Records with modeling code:
== == ==

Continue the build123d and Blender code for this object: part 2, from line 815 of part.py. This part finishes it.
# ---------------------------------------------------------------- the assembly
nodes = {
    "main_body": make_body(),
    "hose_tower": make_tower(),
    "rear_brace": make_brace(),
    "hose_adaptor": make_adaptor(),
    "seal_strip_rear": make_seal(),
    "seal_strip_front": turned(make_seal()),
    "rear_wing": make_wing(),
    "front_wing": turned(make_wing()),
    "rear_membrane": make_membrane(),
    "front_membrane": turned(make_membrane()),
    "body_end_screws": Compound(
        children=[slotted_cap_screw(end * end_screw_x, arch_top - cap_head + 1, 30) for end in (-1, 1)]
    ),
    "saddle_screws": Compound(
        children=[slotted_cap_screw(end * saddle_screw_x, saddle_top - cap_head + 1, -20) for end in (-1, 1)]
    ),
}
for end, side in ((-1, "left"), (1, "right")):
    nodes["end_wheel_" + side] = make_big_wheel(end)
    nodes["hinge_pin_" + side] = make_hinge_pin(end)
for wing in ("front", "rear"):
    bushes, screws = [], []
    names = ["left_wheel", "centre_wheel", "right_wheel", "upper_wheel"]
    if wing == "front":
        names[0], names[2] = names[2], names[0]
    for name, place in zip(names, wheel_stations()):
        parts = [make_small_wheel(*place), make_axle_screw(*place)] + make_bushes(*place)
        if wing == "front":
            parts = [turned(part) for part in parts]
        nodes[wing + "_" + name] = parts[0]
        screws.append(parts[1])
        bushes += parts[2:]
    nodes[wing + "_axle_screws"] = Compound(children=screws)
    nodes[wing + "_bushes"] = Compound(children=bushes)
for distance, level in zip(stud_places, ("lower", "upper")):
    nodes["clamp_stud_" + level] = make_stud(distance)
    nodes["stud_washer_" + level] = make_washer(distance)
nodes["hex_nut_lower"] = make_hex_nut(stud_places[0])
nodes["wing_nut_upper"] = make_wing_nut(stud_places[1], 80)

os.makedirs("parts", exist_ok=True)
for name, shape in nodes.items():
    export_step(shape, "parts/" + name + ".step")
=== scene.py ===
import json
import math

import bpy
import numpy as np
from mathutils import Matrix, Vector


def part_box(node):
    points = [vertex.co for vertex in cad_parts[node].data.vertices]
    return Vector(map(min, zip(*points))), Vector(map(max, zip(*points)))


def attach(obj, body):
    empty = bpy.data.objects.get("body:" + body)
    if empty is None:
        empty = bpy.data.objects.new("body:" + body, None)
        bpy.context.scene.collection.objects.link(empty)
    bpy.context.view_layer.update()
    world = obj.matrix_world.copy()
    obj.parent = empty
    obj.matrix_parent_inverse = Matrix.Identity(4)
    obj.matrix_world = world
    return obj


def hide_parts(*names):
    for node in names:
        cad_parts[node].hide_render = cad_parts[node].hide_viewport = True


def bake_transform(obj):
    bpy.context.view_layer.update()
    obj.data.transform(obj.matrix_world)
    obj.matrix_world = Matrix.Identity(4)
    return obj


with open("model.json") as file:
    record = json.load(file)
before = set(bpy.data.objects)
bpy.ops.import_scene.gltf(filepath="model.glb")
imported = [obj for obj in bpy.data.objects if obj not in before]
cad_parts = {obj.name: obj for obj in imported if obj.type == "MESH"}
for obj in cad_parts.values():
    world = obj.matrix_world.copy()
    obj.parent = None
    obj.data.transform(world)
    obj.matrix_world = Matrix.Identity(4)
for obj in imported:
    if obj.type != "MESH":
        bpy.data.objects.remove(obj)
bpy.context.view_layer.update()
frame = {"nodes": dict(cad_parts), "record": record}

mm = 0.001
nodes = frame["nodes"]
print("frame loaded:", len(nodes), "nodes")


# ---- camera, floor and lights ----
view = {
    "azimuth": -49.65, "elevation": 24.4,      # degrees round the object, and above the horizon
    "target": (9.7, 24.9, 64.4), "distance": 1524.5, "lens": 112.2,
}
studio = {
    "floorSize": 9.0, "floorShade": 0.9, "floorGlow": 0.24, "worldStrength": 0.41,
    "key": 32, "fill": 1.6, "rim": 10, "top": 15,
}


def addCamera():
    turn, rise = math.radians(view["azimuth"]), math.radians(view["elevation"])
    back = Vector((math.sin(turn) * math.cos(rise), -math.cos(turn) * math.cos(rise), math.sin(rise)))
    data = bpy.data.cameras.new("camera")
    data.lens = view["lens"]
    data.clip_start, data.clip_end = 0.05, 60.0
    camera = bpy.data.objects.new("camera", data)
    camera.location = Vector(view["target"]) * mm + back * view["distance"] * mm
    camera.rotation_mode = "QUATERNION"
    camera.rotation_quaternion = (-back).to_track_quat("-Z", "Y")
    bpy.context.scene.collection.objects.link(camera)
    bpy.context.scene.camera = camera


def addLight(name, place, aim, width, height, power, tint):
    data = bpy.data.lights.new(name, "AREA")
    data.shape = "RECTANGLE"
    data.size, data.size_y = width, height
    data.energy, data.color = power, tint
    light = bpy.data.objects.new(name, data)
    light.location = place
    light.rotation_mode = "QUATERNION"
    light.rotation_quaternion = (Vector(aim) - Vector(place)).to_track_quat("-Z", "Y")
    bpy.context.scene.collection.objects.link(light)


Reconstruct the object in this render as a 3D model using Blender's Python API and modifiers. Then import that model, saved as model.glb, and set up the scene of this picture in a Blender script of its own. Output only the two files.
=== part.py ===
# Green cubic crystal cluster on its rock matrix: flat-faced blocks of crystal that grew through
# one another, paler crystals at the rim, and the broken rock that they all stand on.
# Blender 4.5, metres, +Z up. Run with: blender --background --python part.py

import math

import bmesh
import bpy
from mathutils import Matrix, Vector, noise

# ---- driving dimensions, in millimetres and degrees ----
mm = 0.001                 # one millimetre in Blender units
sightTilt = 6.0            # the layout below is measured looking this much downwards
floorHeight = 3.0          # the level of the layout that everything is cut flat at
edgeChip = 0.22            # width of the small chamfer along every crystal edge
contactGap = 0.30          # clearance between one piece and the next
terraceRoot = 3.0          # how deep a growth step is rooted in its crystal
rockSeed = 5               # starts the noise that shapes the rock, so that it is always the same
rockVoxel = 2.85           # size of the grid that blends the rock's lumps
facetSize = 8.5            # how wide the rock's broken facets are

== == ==

EXERCISE: Reproduce verbatim only the segment of the listing bounded by the line containing "level] = make_washer(distance)" and the line containing "obj.data.transform(obj.matrix_world)", with both boundary lines included.

TASK SOLUTION:
    nodes["stud_washer_" + level] = make_washer(distance)
nodes["hex_nut_lower"] = make_hex_nut(stud_places[0])
nodes["wing_nut_upper"] = make_wing_nut(stud_places[1], 80)

os.makedirs("parts", exist_ok=True)
for name, shape in nodes.items():
    export_step(shape, "parts/" + name + ".step")
=== scene.py ===
import json
import math

import bpy
import numpy as np
from mathutils import Matrix, Vector


def part_box(node):
    points = [vertex.co for vertex in cad_parts[node].data.vertices]
    return Vector(map(min, zip(*points))), Vector(map(max, zip(*points)))


def attach(obj, body):
    empty = bpy.data.objects.get("body:" + body)
    if empty is None:
        empty = bpy.data.objects.new("body:" + body, None)
        bpy.context.scene.collection.objects.link(empty)
    bpy.context.view_layer.update()
    world = obj.matrix_world.copy()
    obj.parent = empty
    obj.matrix_parent_inverse = Matrix.Identity(4)
    obj.matrix_world = world
    return obj


def hide_parts(*names):
    for node in names:
        cad_parts[node].hide_render = cad_parts[node].hide_viewport = True


def bake_transform(obj):
    bpy.context.view_layer.update()
    obj.data.transform(obj.matrix_world)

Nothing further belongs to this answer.